* DATA SEGMENT
+-------+

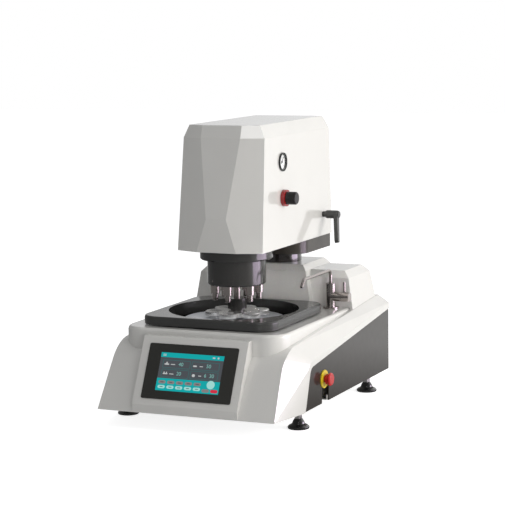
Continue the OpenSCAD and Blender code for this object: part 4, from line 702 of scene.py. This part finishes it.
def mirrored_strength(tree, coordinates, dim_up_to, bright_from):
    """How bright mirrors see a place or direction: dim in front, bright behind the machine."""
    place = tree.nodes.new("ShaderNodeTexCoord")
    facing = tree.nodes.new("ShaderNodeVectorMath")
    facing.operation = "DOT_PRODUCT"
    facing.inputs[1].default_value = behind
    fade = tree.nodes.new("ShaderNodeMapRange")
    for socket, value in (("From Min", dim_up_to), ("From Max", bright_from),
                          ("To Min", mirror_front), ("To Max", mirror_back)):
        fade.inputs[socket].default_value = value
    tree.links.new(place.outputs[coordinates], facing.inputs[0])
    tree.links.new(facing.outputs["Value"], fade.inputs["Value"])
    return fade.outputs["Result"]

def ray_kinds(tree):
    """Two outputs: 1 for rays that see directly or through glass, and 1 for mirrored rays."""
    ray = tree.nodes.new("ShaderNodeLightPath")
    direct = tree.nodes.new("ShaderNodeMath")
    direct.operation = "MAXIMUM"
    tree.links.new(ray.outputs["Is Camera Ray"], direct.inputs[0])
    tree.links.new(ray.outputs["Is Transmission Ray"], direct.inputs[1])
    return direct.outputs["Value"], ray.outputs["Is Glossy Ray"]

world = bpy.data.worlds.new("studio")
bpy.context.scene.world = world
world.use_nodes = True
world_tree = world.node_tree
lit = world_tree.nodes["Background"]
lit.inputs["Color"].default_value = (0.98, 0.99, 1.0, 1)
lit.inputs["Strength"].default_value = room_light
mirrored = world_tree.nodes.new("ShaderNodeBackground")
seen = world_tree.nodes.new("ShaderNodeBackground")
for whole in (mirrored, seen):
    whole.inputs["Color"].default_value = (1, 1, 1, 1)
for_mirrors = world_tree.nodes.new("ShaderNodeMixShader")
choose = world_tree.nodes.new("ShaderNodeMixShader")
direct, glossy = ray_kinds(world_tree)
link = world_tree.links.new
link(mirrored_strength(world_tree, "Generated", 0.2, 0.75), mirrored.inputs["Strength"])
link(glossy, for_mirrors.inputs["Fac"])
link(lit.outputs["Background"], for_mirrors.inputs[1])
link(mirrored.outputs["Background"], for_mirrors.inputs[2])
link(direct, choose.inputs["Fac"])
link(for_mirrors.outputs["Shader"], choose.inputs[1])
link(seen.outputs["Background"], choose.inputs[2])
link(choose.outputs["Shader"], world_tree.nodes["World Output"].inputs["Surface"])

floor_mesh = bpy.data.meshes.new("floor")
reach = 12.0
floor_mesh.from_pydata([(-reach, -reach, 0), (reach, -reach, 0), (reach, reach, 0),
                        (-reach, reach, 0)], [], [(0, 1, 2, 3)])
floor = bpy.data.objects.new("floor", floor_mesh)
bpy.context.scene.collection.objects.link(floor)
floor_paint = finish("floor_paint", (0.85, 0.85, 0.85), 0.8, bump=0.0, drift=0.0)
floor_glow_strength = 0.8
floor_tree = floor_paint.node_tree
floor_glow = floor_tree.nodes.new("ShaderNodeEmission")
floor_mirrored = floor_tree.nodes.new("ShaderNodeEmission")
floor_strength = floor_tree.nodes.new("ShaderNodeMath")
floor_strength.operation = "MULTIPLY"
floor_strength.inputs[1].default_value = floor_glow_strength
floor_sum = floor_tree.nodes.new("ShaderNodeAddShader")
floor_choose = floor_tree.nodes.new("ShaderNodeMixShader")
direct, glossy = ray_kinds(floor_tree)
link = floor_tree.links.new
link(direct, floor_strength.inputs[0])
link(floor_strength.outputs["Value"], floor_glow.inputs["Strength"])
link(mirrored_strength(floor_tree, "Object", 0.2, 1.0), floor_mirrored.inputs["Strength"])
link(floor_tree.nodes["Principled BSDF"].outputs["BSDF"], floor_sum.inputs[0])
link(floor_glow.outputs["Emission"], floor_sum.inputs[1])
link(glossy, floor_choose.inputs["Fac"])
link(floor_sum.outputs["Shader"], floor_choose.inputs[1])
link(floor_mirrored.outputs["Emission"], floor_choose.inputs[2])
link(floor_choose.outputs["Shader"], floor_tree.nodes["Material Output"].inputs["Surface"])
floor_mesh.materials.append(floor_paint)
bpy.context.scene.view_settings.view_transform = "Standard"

+-------+

* STATED PROBLEM
Repeat the listing in full, keeping every line exactly as it is.

* RESULT
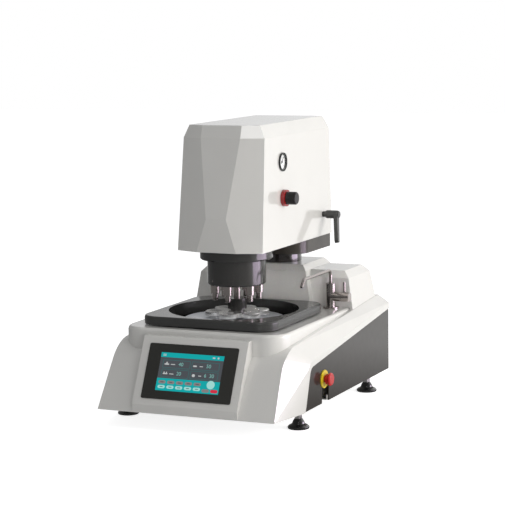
Continue the OpenSCAD and Blender code for this object: part 4, from line 702 of scene.py. This part finishes it.
def mirrored_strength(tree, coordinates, dim_up_to, bright_from):
    """How bright mirrors see a place or direction: dim in front, bright behind the machine."""
    place = tree.nodes.new("ShaderNodeTexCoord")
    facing = tree.nodes.new("ShaderNodeVectorMath")
    facing.operation = "DOT_PRODUCT"
    facing.inputs[1].default_value = behind
    fade = tree.nodes.new("ShaderNodeMapRange")
    for socket, value in (("From Min", dim_up_to), ("From Max", bright_from),
                          ("To Min", mirror_front), ("To Max", mirror_back)):
        fade.inputs[socket].default_value = value
    tree.links.new(place.outputs[coordinates], facing.inputs[0])
    tree.links.new(facing.outputs["Value"], fade.inputs["Value"])
    return fade.outputs["Result"]

def ray_kinds(tree):
    """Two outputs: 1 for rays that see directly or through glass, and 1 for mirrored rays."""
    ray = tree.nodes.new("ShaderNodeLightPath")
    direct = tree.nodes.new("ShaderNodeMath")
    direct.operation = "MAXIMUM"
    tree.links.new(ray.outputs["Is Camera Ray"], direct.inputs[0])
    tree.links.new(ray.outputs["Is Transmission Ray"], direct.inputs[1])
    return direct.outputs["Value"], ray.outputs["Is Glossy Ray"]

world = bpy.data.worlds.new("studio")
bpy.context.scene.world = world
world.use_nodes = True
world_tree = world.node_tree
lit = world_tree.nodes["Background"]
lit.inputs["Color"].default_value = (0.98, 0.99, 1.0, 1)
lit.inputs["Strength"].default_value = room_light
mirrored = world_tree.nodes.new("ShaderNodeBackground")
seen = world_tree.nodes.new("ShaderNodeBackground")
for whole in (mirrored, seen):
    whole.inputs["Color"].default_value = (1, 1, 1, 1)
for_mirrors = world_tree.nodes.new("ShaderNodeMixShader")
choose = world_tree.nodes.new("ShaderNodeMixShader")
direct, glossy = ray_kinds(world_tree)
link = world_tree.links.new
link(mirrored_strength(world_tree, "Generated", 0.2, 0.75), mirrored.inputs["Strength"])
link(glossy, for_mirrors.inputs["Fac"])
link(lit.outputs["Background"], for_mirrors.inputs[1])
link(mirrored.outputs["Background"], for_mirrors.inputs[2])
link(direct, choose.inputs["Fac"])
link(for_mirrors.outputs["Shader"], choose.inputs[1])
link(seen.outputs["Background"], choose.inputs[2])
link(choose.outputs["Shader"], world_tree.nodes["World Output"].inputs["Surface"])

floor_mesh = bpy.data.meshes.new("floor")
reach = 12.0
floor_mesh.from_pydata([(-reach, -reach, 0), (reach, -reach, 0), (reach, reach, 0),
                        (-reach, reach, 0)], [], [(0, 1, 2, 3)])
floor = bpy.data.objects.new("floor", floor_mesh)
bpy.context.scene.collection.objects.link(floor)
floor_paint = finish("floor_paint", (0.85, 0.85, 0.85), 0.8, bump=0.0, drift=0.0)
floor_glow_strength = 0.8
floor_tree = floor_paint.node_tree
floor_glow = floor_tree.nodes.new("ShaderNodeEmission")
floor_mirrored = floor_tree.nodes.new("ShaderNodeEmission")
floor_strength = floor_tree.nodes.new("ShaderNodeMath")
floor_strength.operation = "MULTIPLY"
floor_strength.inputs[1].default_value = floor_glow_strength
floor_sum = floor_tree.nodes.new("ShaderNodeAddShader")
floor_choose = floor_tree.nodes.new("ShaderNodeMixShader")
direct, glossy = ray_kinds(floor_tree)
link = floor_tree.links.new
link(direct, floor_strength.inputs[0])
link(floor_strength.outputs["Value"], floor_glow.inputs["Strength"])
link(mirrored_strength(floor_tree, "Object", 0.2, 1.0), floor_mirrored.inputs["Strength"])
link(floor_tree.nodes["Principled BSDF"].outputs["BSDF"], floor_sum.inputs[0])
link(floor_glow.outputs["Emission"], floor_sum.inputs[1])
link(glossy, floor_choose.inputs["Fac"])
link(floor_sum.outputs["Shader"], floor_choose.inputs[1])
link(floor_mirrored.outputs["Emission"], floor_choose.inputs[2])
link(floor_choose.outputs["Shader"], floor_tree.nodes["Material Output"].inputs["Surface"])
floor_mesh.materials.append(floor_paint)
bpy.context.scene.view_settings.view_transform = "Standard"